Josh: Tak naprawdę to zależy od klienta. Zawsze sugeruję wykorzystanie pierwszej sesji na zapoznanie się i dowiedzenie, jakiego rodzaju wsparcia potrzebuje. Razem – i tylko jeśli tego zechcesz – możemy naszkicować obraz tego, co się w tobie dzieje, i wspólnie popracować nad wytyczeniem dalszego kierunku. Wszystko w bezpiecznej, poufnej przestrzeni.
Levi spojrzał na mnie wzrokiem, w którym zaintrygowanie mieszało się z frustracją. Nagle, zupełnie nieoczekiwanie, wybuchł.
Levi: No pewnie, że bezpiecznej. Jak mogłaby nie być bezpieczna? Przecież się na mnie nie rzucisz, do kurwy…
Urwał i natychmiast przekierował agresję na działanie – wstał i podszedł do okna. Westchnął i spojrzał na ulicę poniżej.
Levi: Ja… tego, nie chciałem kląć. Nie cierpię przeklinać.
EMPATIA:Pewnie słyszy to bez przerwy.
Josh: Nic się nie stało. Pewnie słyszysz to bez przerwy.
Levi: Zgadza się. To jak zaraza.
Zauważyłem, że im dłużej rozmawiam z Levim, tym staję się spokojniejszy. Ze względu na pierwiastek nieznanego niepokój w obecności każdego nowego klienta jest zupełnie naturalny. Wciąż czułem się nieswojo, lecz w miarę obserwowania go i słuchania coraz wyraźniej dostrzegałem w Levim człowieka przytłoczonego wewnętrznym konfliktem. Szanowałem go za przyjście tu i chęć zmierzenia się z nim.

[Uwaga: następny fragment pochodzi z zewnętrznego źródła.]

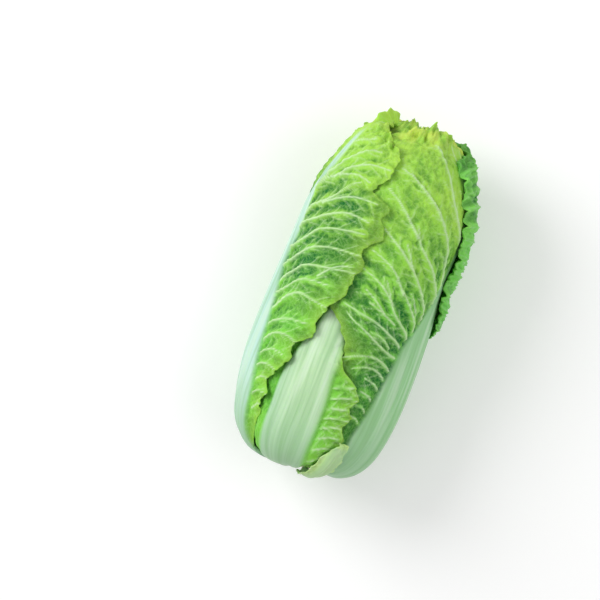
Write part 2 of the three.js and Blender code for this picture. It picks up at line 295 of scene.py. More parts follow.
@dataclass(frozen=True)
class LeafPlan:
    """The form of one leaf.

    Args:
        name: the solid that it stands in for.
        slot: its material slot.
        reach: how far up the outline its tip is.
        rib: the midrib's half-width, its depth, and how early it narrows.
        relief: how far its side ribs stand out.
        ruffle: how far its margins wave out: left, right, tip.
        waves: how many such waves it has.
        phase: where the waves start.
        left: left margin, as (place along the axis, angle in degrees) pairs.
        mid: midrib, likewise.
        right: right margin, likewise.
        grid: cells across and along.
        bridge: how far it bridges hollows, in cells of the lattice.
        veins: the main side veins that are given, or none to have them grown.
        frill: depth of the fine frill of each margin: left, right, tip.
        seed: picks its small irregularities.
        taper: the midrib's half-width from stem to tip, as shares of its broadest.
        crowd: how much its rows of cells crowd towards the stem, 1 for not at all.
        tone: how light its blade is along the axis, partly its own colour, partly painted light and
        shade, as (place along the axis, share) pairs.
        frilled_from: between which shares of its length the fine frill of its sides begins.
        base_bulge: how far its base swells out next to the stem.
        glow: how much lighter its blade is beside the midrib, partly paler colour, partly painted light.
        soft: over how many mm the midrib's colour fades into the blade's.
        gilded: how yellow the curls at its tip are.
    """

    name: str
    slot: str
    reach: float
    rib: tuple[float, float, float]
    relief: float
    ruffle: tuple[float, float, float]
    waves: float
    phase: float
    left: Pairs
    mid: Pairs
    right: Pairs
    grid: tuple[int, int] = (70, 130)
    bridge: int = 12
    veins: tuple[Vein, ...] = ()
    frill: tuple[float, float, float] = (0.3, 0.3, 0.8)
    seed: int = 1
    taper: tuple[float, ...] = BROAD_TO_FINE
    crowd: float = 1.0
    tone: Pairs = ((0, 0.5), (150, 0.5), (300, 0.7))
    frilled_from: tuple[float, float] = (0.08, 0.3)
    base_bulge: float = 0.0
    glow: float = 0.0
    soft: float = 3.0
    gilded: float = 0.5


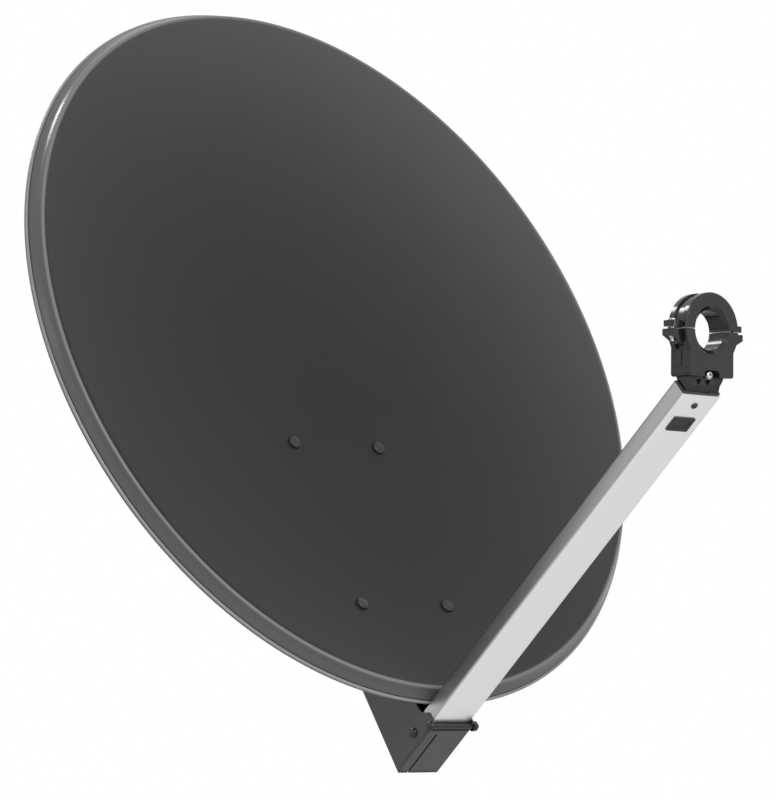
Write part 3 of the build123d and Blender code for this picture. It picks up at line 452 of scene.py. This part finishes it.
def reflector_mesh():
    """One closed shell: out over the face, round the rim and in over the back."""
    front_reach = 1 - FACE_INSET / HALF_WIDTH
    back_reach = 1 - BACK_INSET / HALF_WIDTH
    rings = [bowl_ring(k / RINGS * front_reach, 0.0) for k in range(1, RINGS + 1)]
    rings += [rim_ring(out, forward) for out, forward in rim_profile()]
    rings += [bowl_ring(k / RINGS * back_reach, BACK_DEPTH) for k in range(RINGS, 0, -1)]
    verts = [point for ring in rings for point in ring]
    faces = []
    for ring in range(len(rings) - 1):
        a, b = ring * AROUND, (ring + 1) * AROUND
        for i in range(AROUND):
            j = (i + 1) % AROUND
            faces.append((a + i, b + i, b + j, a + j))
    front_centre = len(verts)
    verts += [place(0, 0, dish_depth(0, 0)), place(0, 0, dish_depth(0, 0) - BACK_DEPTH)]
    last = (len(rings) - 1) * AROUND
    for i in range(AROUND):
        j = (i + 1) % AROUND
        faces.append((front_centre, i, j))
        faces.append((front_centre + 1, last + j, last + i))
    mesh = bpy.data.meshes.new("reflector_shell")
    mesh.from_pydata([tuple(v) for v in verts], [], faces)
    mesh.validate()
    for polygon in mesh.polygons:
        polygon.use_smooth = True
    return mesh


shell = bpy.data.objects.new("reflector_shell", reflector_mesh())
scene.collection.objects.link(shell)
finish(shell, "reflector_coat")
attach(shell, "dish")
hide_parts("reflector")


edge_of = {
    "dish_bracket": (0.7, 35.0),
    "mast_yoke": (0.7, 35.0),
    "front_saddle": (0.8, 35.0),
    "rear_saddle": (0.8, 35.0),
    "feed_holder": (0.6, 40.0),
    "feed_cap": (0.6, 40.0),
}
for name, node in nodes.items():
    if name in edge_of:
        soften(node, *edge_of[name])
    elif name != "reflector" and getattr(node, "type", "") == "MESH":
        smooth(node)


# ---------------------------------------------------------------- floor, world and lamps
def plane(name, size, location):
    mesh = bpy.data.meshes.new(name)
    half = size / 2
    corners = [(-half, -half, 0), (half, -half, 0), (half, half, 0), (-half, half, 0)]
    mesh.from_pydata(corners, [], [(0, 1, 2, 3)])
    obj = bpy.data.objects.new(name, mesh)
    obj.location = location
    scene.collection.objects.link(obj)
    return obj


FLOOR_DROP = 1.0          # the dish stands clear of the ground, on its mast
floor = plane("floor", 30.0, (0, 0, -FLOOR_DROP))
ground = Net("floor")
ground.tint(ground.noise(2.0), grey(0.67), grey(0.69))
ground.set(Roughness=0.9)
floor.data.materials.append(ground.material)

world = bpy.data.worlds.new("world")
world.use_nodes = True
scene.world = world
tree = world.node_tree
background = tree.nodes["Background"]
background.inputs["Color"].default_value = (1, 1, 1, 1)
# white behind the object and in what it mirrors, a plain level for what it is lit by
path = tree.nodes.new("ShaderNodeLightPath")
seen = tree.nodes.new("ShaderNodeMath")
seen.operation = "MAXIMUM"
tree.links.new(path.outputs["Is Camera Ray"], seen.inputs[0])
tree.links.new(path.outputs["Is Glossy Ray"], seen.inputs[1])
clear = tree.nodes.new("ShaderNodeMath")
clear.operation = "MAXIMUM"
tree.links.new(seen.outputs[0], clear.inputs[0])
tree.links.new(path.outputs["Is Transmission Ray"], clear.inputs[1])
level = tree.nodes.new("ShaderNodeMapRange")
level.inputs["To Min"].default_value = 0.72
level.inputs["To Max"].default_value = 1.0
tree.links.new(clear.outputs[0], level.inputs["Value"])
tree.links.new(level.outputs["Result"], background.inputs["Strength"])


def lamp(name, location, size, energy, target=(0, -0.2, 0.2)):
    data = bpy.data.lights.new(name, "AREA")
    data.shape = "DISK"
    data.size = size
    data.energy = energy
    obj = bpy.data.objects.new(name, data)
    obj.location = location
    obj.rotation_euler = (Vector(target) - Vector(location)).to_track_quat("-Z", "Y").to_euler()
    scene.collection.objects.link(obj)


lamp("key", (-0.07, -3.2, 0.7), 0.95, 16)
lamp("high", (-0.84, -2.93, 1.77), 1.1, 32)
lamp("low", (1.0, -2.85, 0.05), 1.0, 10)
lamp("left", (-3.5, -1.0, 2.4), 1.6, 14)
lamp("back", (-0.9, 2.7, 3.1), 1.1, 50)

scene.view_settings.view_transform = "Standard"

INTUICJA:Zostaw trochę przestrzeni na ciszę.
Zamyślony Levi po chwili wyglądania przez okno odwrócił się ode mnie i podszedł do mojego biurka. Pozostałem na swoim miejscu, cierpliwie czekając, aż znów włączy się do rozmowy. Zdawał się spokojniejszy. Mimo to nadal budził we mnie podskórny lęk. Pochylił się nad biurkiem i zaczął poprawiać folię chroniącą świeży tatuaż.
Levi: Masz jakieś tatuaże?
Josh: Tylko jeden.
Levi: Co to takiego?
Josh: Zdanie w irlandzkim gaelickim, które oznacza „oddanie bliźniego pod ochronę bogów”.
Levi: Jesteś religijny?
Josh: Nieszczególnie.
Levi: To dlaczego wytatuowałeś sobie religijne przesłanie?

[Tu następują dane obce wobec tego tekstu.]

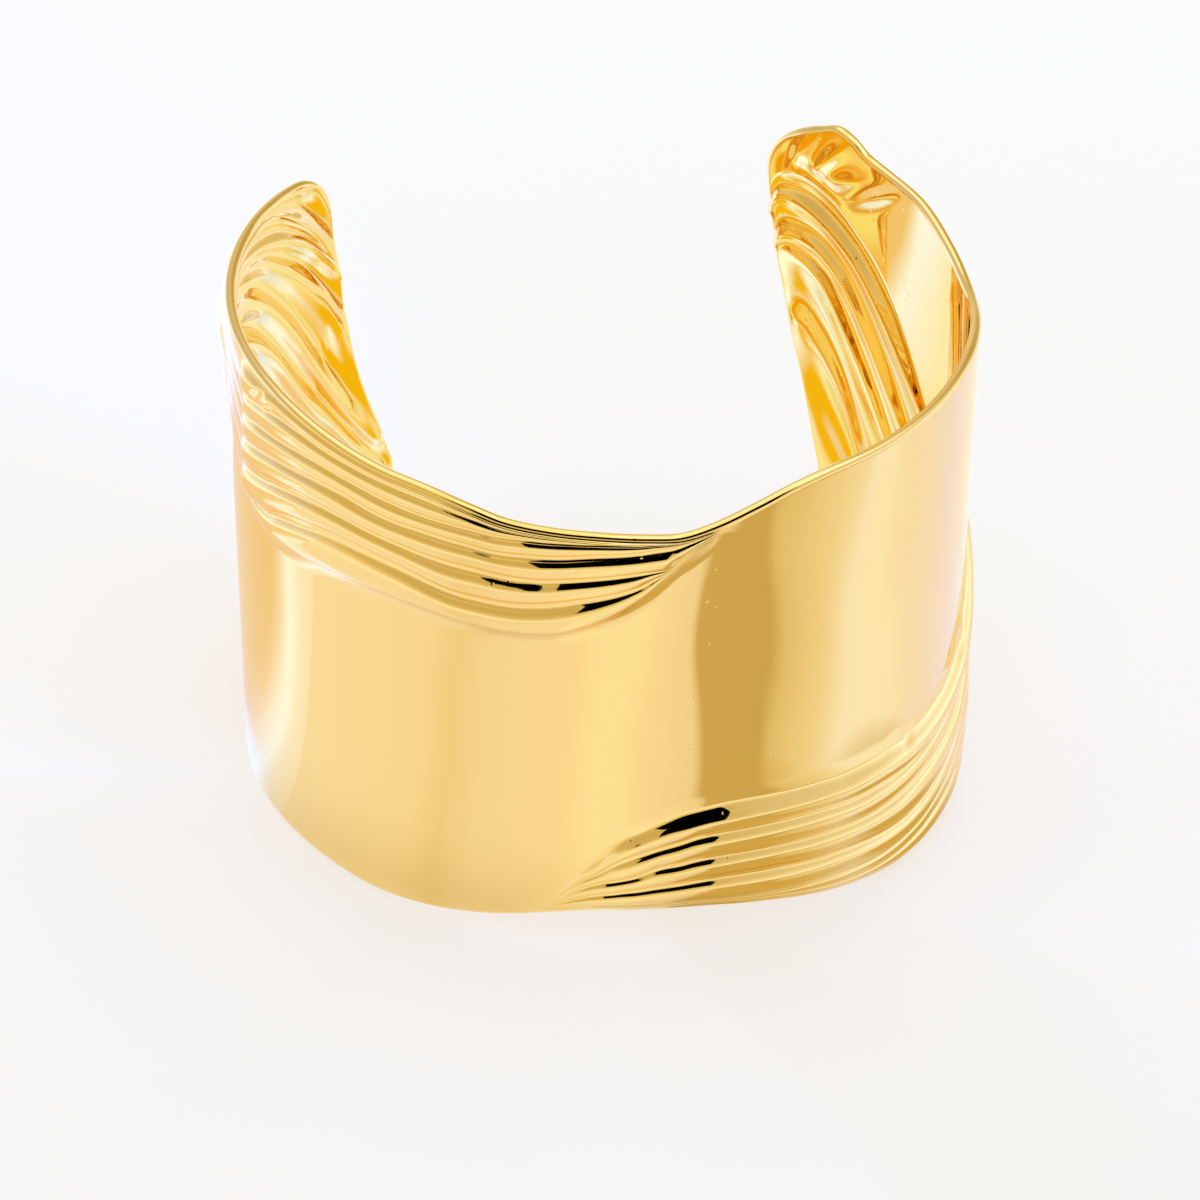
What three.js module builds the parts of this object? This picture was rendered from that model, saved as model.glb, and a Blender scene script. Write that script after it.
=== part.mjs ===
// A gold cuff bracelet: one springy metal sheet, curled into an open oval that stands on its
// lower rim, with two fans of stamped pleats that sweep from the front round to the arm ends.
// Millimetres, +Z up, the front of the cuff towards -Y and the wrist gap towards +Y.

import * as THREE from 'three';
import { mergeVertices } from 'three/addons/utils/BufferGeometryUtils.js';

// ---- driving dimensions -----------------------------------------------------------------

const OVAL_WIDTH = 65;        // outside of the plain wall, side to side
const OVAL_DEPTH = 59.5;      // outside of the plain wall, front to back, were the oval closed
const WALL_HEIGHT = 49;       // height of the plain wall, which the lean and slant go by
const SHEET_THICKNESS = 1;
const LEFT_END = -75.6;       // the arm ends, along the sheet from the middle of the front
const RIGHT_END = 76.8;
const END_SLANT = 4.2;        // how far each arm end leans along the sheet, top against bottom
const LEFT_END_HOLLOW = { depth: 0.9, height: 25, reach: 14, fadeFrom: 66 };
const END_FLARE = { outward: 0.35, reach: 2.4 };
const CORNER_RADIUS = 5;      // rounded corners of the two arm ends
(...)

Josh: Bo miałem wtedy osiemnaście lat i wydawało mi się fajne. Poza tym podobało się babci, która była zagorzałą katoliczką.
ANALITYK:Uważaj, żeby nie mówić za dużo o sobie. Jesteś tu dla niego, a nie dla siebie.
INTUICJA:Pociągnij temat. Przecież sam zapytał.
Levi wciąż stał przed biurkiem, odwrócony do mnie tyłem.
Levi: Ta nowa dziara podoba mi się najbardziej ze wszystkich. Mój tatuażysta, Mal, odwalił kawał dobrej roboty.
Josh: Zauważyłem ją od razu, gdy się tu zjawiłeś. Co przedstawia?
Levi: To Gaunab. Uosobienie śmierci. Ucieleśnienie zła. Pochodzi z mitologii Afryki Południowo-Zachodniej.
Umilkł na chwilę i spojrzał na swoje uniesione ramię.
Levi: Cieniowanie wyszło mu perfekt.
DETEKTYW:Ciekawe, dlaczego te jego tatuaże są takie ponure.
ANALITYK:Tatuaże nie zawsze muszą mieć głębokie znaczenie.
SZYDERCA:A pamiętasz napis „carpe diem” wytatuowany na ciele tej dziewczyny ze studiów?
Josh: Coś się za nim kryje?
Levi opuścił rękę i utkwił wzrok w lampce biurkowej. Nadal stał tyłem. Milczałem i choć może to dziwne, prawie słyszałem wirujące trybiki w jego głowie. Wydawało się, że zabiłem mu niezłego ćwieka.
Levi: Ja… to znaczy ten… Spodobał mi się ten symbol…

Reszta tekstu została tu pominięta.